CRAZY HANDS - Silent film (actually music and sounds) - a guy wakes up and his hands are just crazy - they move around and he can not stop them. Difficult to drink his morning coffee - it ends up all over the place! His hands will not stop moving! He meets his girlfriend and they try to have a little petting party - but his hands are crazy! They won’t feel her up! They are spastic! Neither is happy about this, and the date has gone wrong. He goes to a pub to drink away his problems... and can’t hold his beer! It splashes all over the place before he gets much more than a sip! He sits down on a bench in the pub... and it’s a piano bench... turns around, and his hands play an amazing complicated classical piano concerto. Ah, that’s what they were meant to do! The end. I really liked this one and thought the actor - who looked strange - was really good.

HOW TO STOP A MAN FROM COMMITTING SUICIDE - God has three chances to stop a broken hearted young man from standing in front of a speeding train to end his life. God narrates as he tries to stop the man with a topless woman and other dopey methods, each time failing. Last time the woman who broke his heart shows up at the train tracks to stop him, they run to each other... and a train hits both of them. Not as amusing as they thought it was. This also seemed like a group of people with film equipment and no story, who came up with this.

SHAKESPEARE, TARANTINO AND THE MITCHELL BROTHERS - Actors should not be allowed to write screenplays. Yes, there are a handful of actors who have written good scripts, but many many more like this. An actor goes to an audition and the theatre director has odd requests and the actor is a stuck up serious actor and... well, we watch them discuss the audition process. Probably funny to actors who audition a lot, not funny to the other 99.99999999999999999999% of the people who go to the cinema.

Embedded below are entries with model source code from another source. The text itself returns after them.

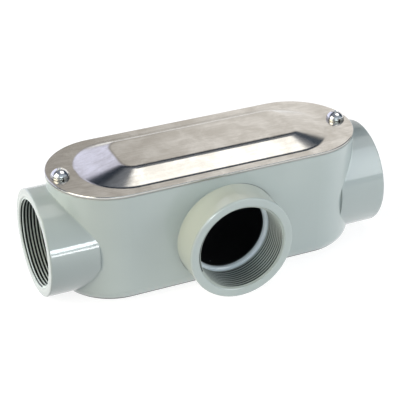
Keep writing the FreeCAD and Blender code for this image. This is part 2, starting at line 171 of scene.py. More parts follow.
class ThreadSizes(PropertyGroup):
    """Sizes of the cut threads."""

    pitch: FloatProperty(
        name="Pitch", description="Distance between neighbouring turns",
        default=0.002209, unit="LENGTH", precision=5,
    )
    depth: FloatProperty(
        name="Depth", description="How far a crest stands in from the bore wall",
        default=0.0014, unit="LENGTH", precision=5,
    )
    root_gap: FloatProperty(
        name="Root gap", description="Clearance between a root and the bore wall",
        default=0.00006, unit="LENGTH", precision=5,
    )
    run_in: FloatProperty(
        name="Run in", description="Length of plain wall between the mouth's bevel and the first turn",
        default=0.0001, unit="LENGTH", precision=5,
    )
    steps: IntProperty(
        name="Steps", description="Steps in one full turn", default=96, min=24,
    )


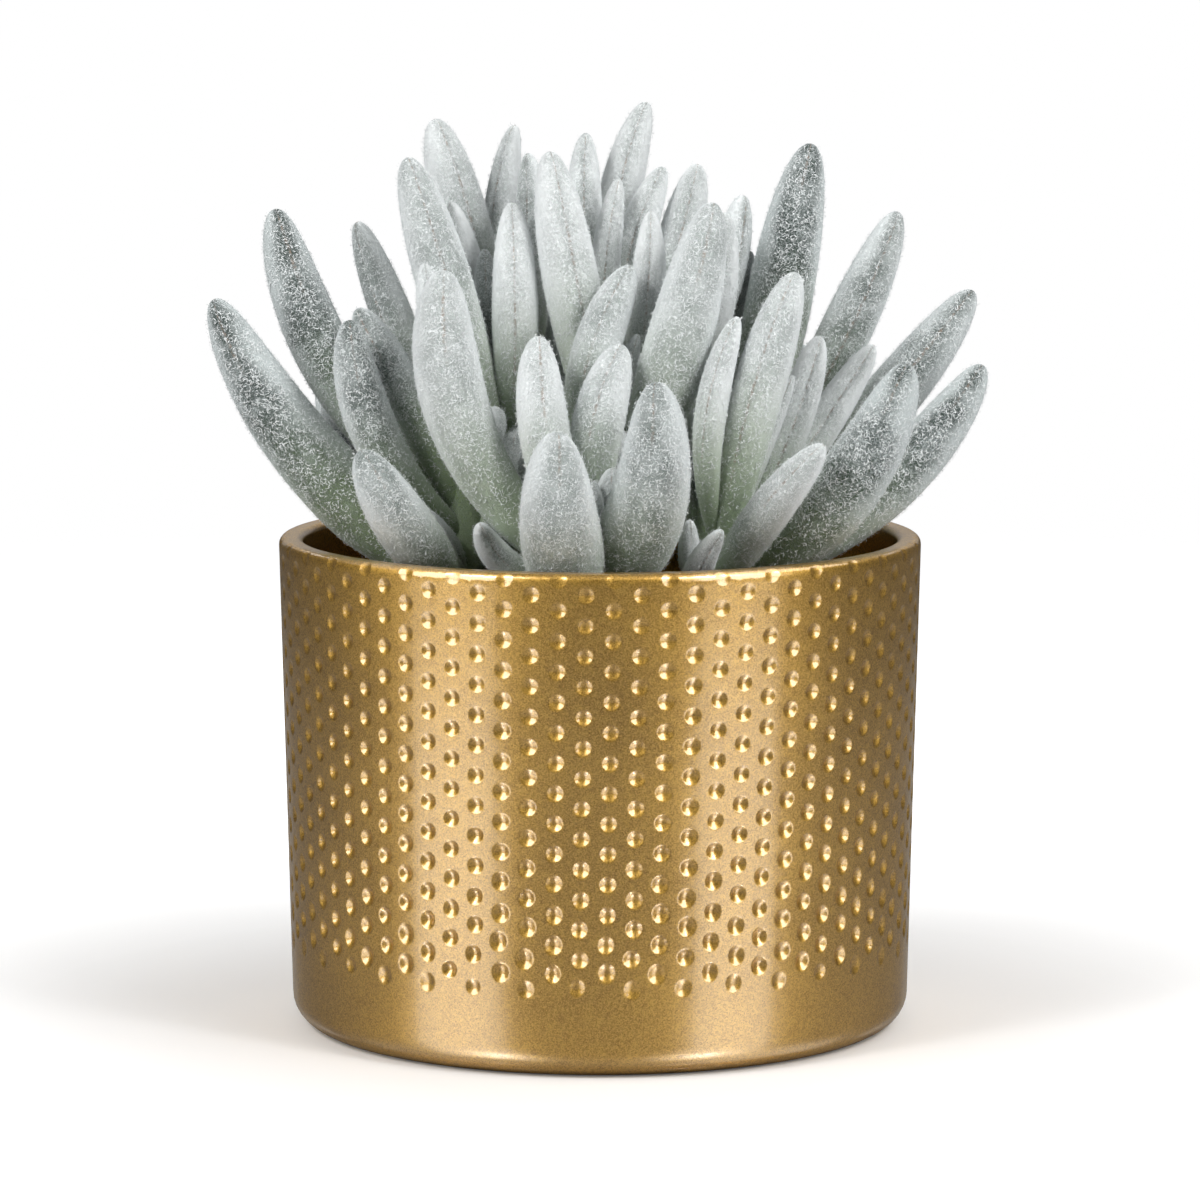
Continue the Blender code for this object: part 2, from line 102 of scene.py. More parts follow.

THE OLD SONG AND DANCE - One thing about movies, they often reflect the filmmaker, which is a good thing unless the filmmaker has serious issues and you worry that they are sitting next to you in the cinema instead of in a maximum security mental facility where they belong. Costumes and set from the 1920s, heavily made up man and woman enter and go to a sofa, man clicks on the Victrola, and a song plays about how men only want one thing. The man lipsyncs the song with over the top flourishes as he tries everything to get in the woman’s pants while the devil looks on. The man gets violent with the woman, has his way, and both he and the devil are happy as the song on the Victrola ends. Um, WTF? I often say writing a screenplay is cheap therapy, but this went over the line into someone who really needs therapy. Strange looking film, too.

Those were the shorts... I ended up grabbing a sandwich again and then headed to the Raindance Café in the bunker under the record store for the pitch panel. That will be the next blog entry.

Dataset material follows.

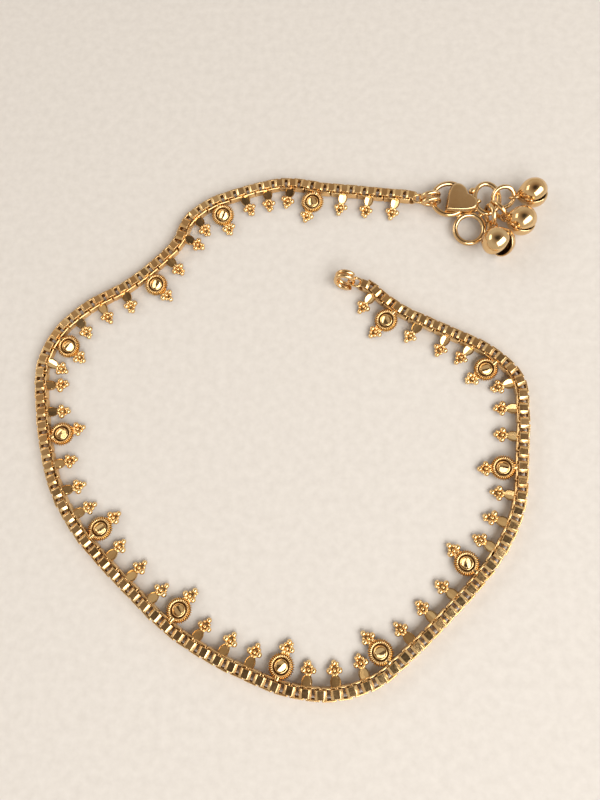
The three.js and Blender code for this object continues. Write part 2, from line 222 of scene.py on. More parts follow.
# From the plate's underside to its top: scale about its middle, height, tone; the tone paints shade on
# the underside, the walls and the bevel
HEART_LAYERS = [
    (1.0, 1.0, 0.5), (1.04, 1.06, 0.5), (1.05, 1.16, 0.5), (1.05, 2.0, 0.5), (1.035, 2.14, 0.5),
    (1.0, 2.28, 0.5), (0.955, 2.42, 0.45), (0.92, 2.52, 0.3), (0.895, 2.57, 0), (0.86, 2.595, 0),
    (0.8, 2.6, 0), (0.4, 2.6, 0),
]
# Solder drops: x, y, z, radius; then their flattening, how deep and fine their ripples are, and the
# heights over their middles at which their painted shade begins and is full
SOLDER = [
    (31.55, 39.15, 1.85, 0.62), (31.95, 38.6, 1.7, 0.42), (32.35, 37.05, 1.95, 0.60),
    (29.1, 34.85, 1.25, 0.58), (29.75, 34.55, 1.2, 0.42), (31.85, 35.75, 1.6, 0.46),
    (32.75, 34.75, 1.3, 0.46),
]
SOLDER_WIDTHS = (0.75, 0.95)
SOLDER_FLATNESS = 0.8
RIPPLE_DEPTH = 0.07
RIPPLE_FINENESS = 6
SOLDER_SHADE = (-0.1, -0.5)

# Bells: their rings, then the bells with each half's opening and the lower half's twist in degrees
BELL_RING_WIRE = 0.78
BELL_RINGS = [
    dict(centre=(36.8, 37.8, 1.75), along=(1, 0, 0), up=(0, 1, 0.9), radius=1.78),
    dict(centre=(35.62, 35.08, 2.18), along=(0.66, -0.75, 0.05), up=(-0.1, -0.08, 0.99), radius=1.76),
    dict(centre=(34.2, 34.2, 2.12), along=(0.22, -0.97, 0), up=(0.08, 0, 1), radius=1.72),
]
BELLS = [
    dict(centre=(41.72, 38.02, 2.64), slit_normal=(-0.52, 0.32, 0.72), radius=2.3,
         open=(5, 8), twist=0, lean=(0, 0, 0)),
    dict(centre=(39.42, 32.84, 2.56), slit_normal=(-0.1, 0.4, 0.9), radius=2.33,
         open=(4, 6), twist=0, lean=(0, 0, 0)),
    dict(centre=(34.85, 28.65, 3.1), slit_normal=(-0.68, 0.35, 0.64), radius=2.42,
         open=(10, 17), twist=24, lean=(0.22, 0.02, -0.02)),
]
BELL_WALL = 0.3
HALF_GAP = 0.02
# How far a half's neck is drawn out, and the share of its radius from which it is
BELL_NOSE = 0.45
NOSE_FROM = 0.55
# Angles from the pole at which the outer wall begins and the inner one ends, and the angle by which
# the outer wall stops short of the rim
OUTER_POLE = 0.12
INNER_POLE = 0.15
RIM_ANGLE = 0.03
RIM_FLATNESS = 0.8
DENTS = 0.006
NECK_SIZE = (0.62, 0.95, 0.9)
SADDLE_ANGLE = math.radians(58)
SADDLE_SIZE = (0.78, 0.52, 0.26)
SADDLE_DEPTH = 0.12
SHANK_RADIUS = 0.72
SHANK_WIRE = 0.42
SHANK_SLACK = 0.15

# Stage, in metres
FLOOR_HALF = 4.0
FLOOR_HEIGHT = -0.00003
HORIZON = (0.62, 0.58, 0.52, 1)
UPPER_SKY = (0.34, 0.265, 0.20, 1)
ZENITH = (0.05, 0.04, 0.034, 1)
# How steep a direction is, as its Z, where the sky's colours begin to change and where they have changed
HORIZON_RISE = 0.5
UPPER_RISE = 0.87
ZENITH_RISE = 0.985

# Camera: its stand in the plan, its right, up and back directions, and its lens
CAMERA_STAND = (8.17, -22.0, 103.6)
CAMERA_AXES = ((0.99785, 0.0, -0.06553), (0.01514, 0.97294, 0.23058), (0.06376, -0.23108, 0.97085))
CAMERA_LENS = 28.8
SENSOR_WIDTH = 36.0
CLIP_START = 0.005


# Small vector helpers

def unit(v):
    v = np.asarray(v, float)
    return v / np.linalg.norm(v)


def unit_rows(rows):
    return rows / np.linalg.norm(rows, axis=1)[:, None]


def turned(v, axis, angle):
    """v turned about a unit axis."""
    c, s = math.cos(angle), math.sin(angle)
    return v * c + np.cross(axis, v) * s + axis * np.dot(axis, v) * (1 - c)


def square_to(v, axis):
    """The unit direction of v's part square to a unit axis."""
    return unit(np.array(v) - axis * np.dot(v, axis))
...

SCRIPT SECRETS: LONDON - October 10 & 11, 2009 - BIG IDEA class, using GHOST as our primary example and it includes the new Thematic element!

- Bill
IMPORTANT UPDATE:

TODAY'S SCRIPT TIP: Screenplays Are Like Newspaper Stories and THE SHIPPING NEWS.
Yesterday's Dinner: Chicken and bacon sandwich from EATS.

1 comment:

martinb said...

Funny you should mention short movies. I just saw a longish one (60 min) yesterday. I walked 20 min through a drizzle to get to the theater to support this local film production, and, well, it was one of those with virtually no story.

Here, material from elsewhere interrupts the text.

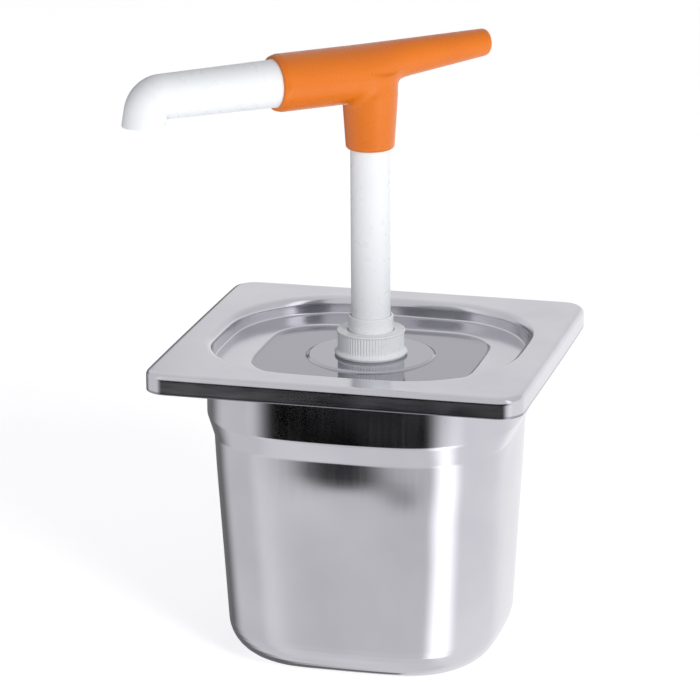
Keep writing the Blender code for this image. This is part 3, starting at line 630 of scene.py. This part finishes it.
def makeFootValve():
    low, top = heights("foot_valve_seat")
    profile = [
        (foot["spigot"], top, 0.3),
        (foot["spigot"], foot["ringHigh"], 0.1),
        (foot["groove"], foot["ringHigh"], 0.1),
        (foot["groove"], foot["ringLow"], 0.1),
        (foot["spigot"], foot["ringLow"], 0.1),
        (foot["spigot"], foot["flangeHigh"], 0.15),
        (foot["flange"], foot["flangeHigh"], 0.3),
        (foot["flange"], foot["flangeLow"], 0.6),
        (foot["nipple"], foot["flangeLow"], 0.8),
        (foot["nipple"], low, 0.4),
        (foot["hole"], low, 0.2),
        (foot["hole"], top, 0.15),
    ]
    seat = turnedPiece("footValveSeat", profile, steps=96)
    fit(seat, whitePolypropylene, "pump_body", "white_plastic", "foot_valve_seat")

    cageLow, cageTop = heights("ball_cage")
    profile = [
        (foot["cageOuter"], cageTop, 0.5),
        (foot["cageOuter"], cageLow, 0.2),
        (foot["cageInner"], cageLow, 0.2),
        (foot["cageInner"], foot["cageRoof"], 0.6),
        (foot["cageHole"], foot["cageRoof"], 0.2),
        (foot["cageHole"], cageTop, 0.2),
    ]
    cage = turnedPiece("ballCage", profile, steps=96)
    slotLow, slotHigh = cageLow + foot["slot"], foot["cageRoof"] - 0.3 * foot["slot"]
    reach = foot["cageOuter"] + 1.0
    halfX, halfY = 0.5 * foot["slot"], 0.5 * (slotHigh - slotLow)
    rings = [roundedRectangle(halfX, halfY, foot["slotCorner"], z, quarterPoints=10) for z in (-reach, reach)]
    for turn in (0, 90):
        lie = (Matrix.Translation((0, 0, 0.5 * (slotLow + slotHigh)))
               @ Matrix.Rotation(math.radians(turn), 4, "Z") @ Matrix.Rotation(math.radians(90), 4, "X"))
        cutWith(cage, "slot", rings, lie)
    fit(cage, whitePolypropylene, "pump_body", "white_plastic", "ball_cage")

    tubeLow, tubeTop = box("dip_tube")
    bore = foot["nipple"] + foot["tubeWallIn"]
    corners = ((tubeTop.x, tubeTop.z), (tubeTop.x, tubeLow.z), (bore, tubeLow.z), (bore, tubeTop.z))
    profile = [(radius, z, 0.3) for radius, z in corners]
    tube = turnedPiece("dipTubeCut", profile, steps=96)
    fit(tube, milkyPolyethylene, "pump_body", "clear_plastic", "dip_tube")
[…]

It was a mockumentary of a bunch of people who all live in the same apartment block telling their stories to an off-screen interviewer. There was no development and no finale. Just a bunch of actors portraying well-known stereotypes (the gay, the dyke, the retard, etc etc). I'm sure they were buddies of the director who told them, "Just improvise, we'll edit it into some sort of story."

Um, no. I'm sure the cast and crew loved it at the launch party with a couple of sherries under their belts, but those of us who actually paid money to see it won't be supporting local productions again until the memory of this borefest has faded.